# Set problem:
Extract the listing in its entirety, keeping each line identical to the original.
######
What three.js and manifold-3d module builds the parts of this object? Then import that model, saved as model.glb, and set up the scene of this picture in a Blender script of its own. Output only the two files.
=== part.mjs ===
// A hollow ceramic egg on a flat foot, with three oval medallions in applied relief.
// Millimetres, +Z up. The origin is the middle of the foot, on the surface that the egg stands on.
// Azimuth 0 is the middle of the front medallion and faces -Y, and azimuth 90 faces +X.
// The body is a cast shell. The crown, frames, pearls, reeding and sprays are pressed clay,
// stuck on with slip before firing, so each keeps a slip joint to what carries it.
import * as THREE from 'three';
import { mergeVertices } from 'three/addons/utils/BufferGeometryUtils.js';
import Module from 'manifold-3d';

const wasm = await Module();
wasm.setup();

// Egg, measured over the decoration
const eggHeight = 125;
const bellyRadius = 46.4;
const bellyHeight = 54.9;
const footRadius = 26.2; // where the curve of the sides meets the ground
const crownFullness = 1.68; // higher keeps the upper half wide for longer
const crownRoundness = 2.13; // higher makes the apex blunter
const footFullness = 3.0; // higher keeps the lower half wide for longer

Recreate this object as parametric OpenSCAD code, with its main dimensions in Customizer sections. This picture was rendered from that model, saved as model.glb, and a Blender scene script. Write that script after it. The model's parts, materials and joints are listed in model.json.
######
# Exercise answer:
What three.js and manifold-3d module builds the parts of this object? Then import that model, saved as model.glb, and set up the scene of this picture in a Blender script of its own. Output only the two files.
=== part.mjs ===
// A hollow ceramic egg on a flat foot, with three oval medallions in applied relief.
// Millimetres, +Z up. The origin is the middle of the foot, on the surface that the egg stands on.
// Azimuth 0 is the middle of the front medallion and faces -Y, and azimuth 90 faces +X.
// The body is a cast shell. The crown, frames, pearls, reeding and sprays are pressed clay,
// stuck on with slip before firing, so each keeps a slip joint to what carries it.
import * as THREE from 'three';
import { mergeVertices } from 'three/addons/utils/BufferGeometryUtils.js';
import Module from 'manifold-3d';

const wasm = await Module();
wasm.setup();

// Egg, measured over the decoration
const eggHeight = 125;
const bellyRadius = 46.4;
const bellyHeight = 54.9;
const footRadius = 26.2; // where the curve of the sides meets the ground
const crownFullness = 1.68; // higher keeps the upper half wide for longer
const crownRoundness = 2.13; // higher makes the apex blunter
const footFullness = 3.0; // higher keeps the lower half wide for longer

Recreate this object as parametric OpenSCAD code, with its main dimensions in Customizer sections. This picture was rendered from that model, saved as model.glb, and a Blender scene script. Write that script after it. The model's parts, materials and joints are listed in model.json.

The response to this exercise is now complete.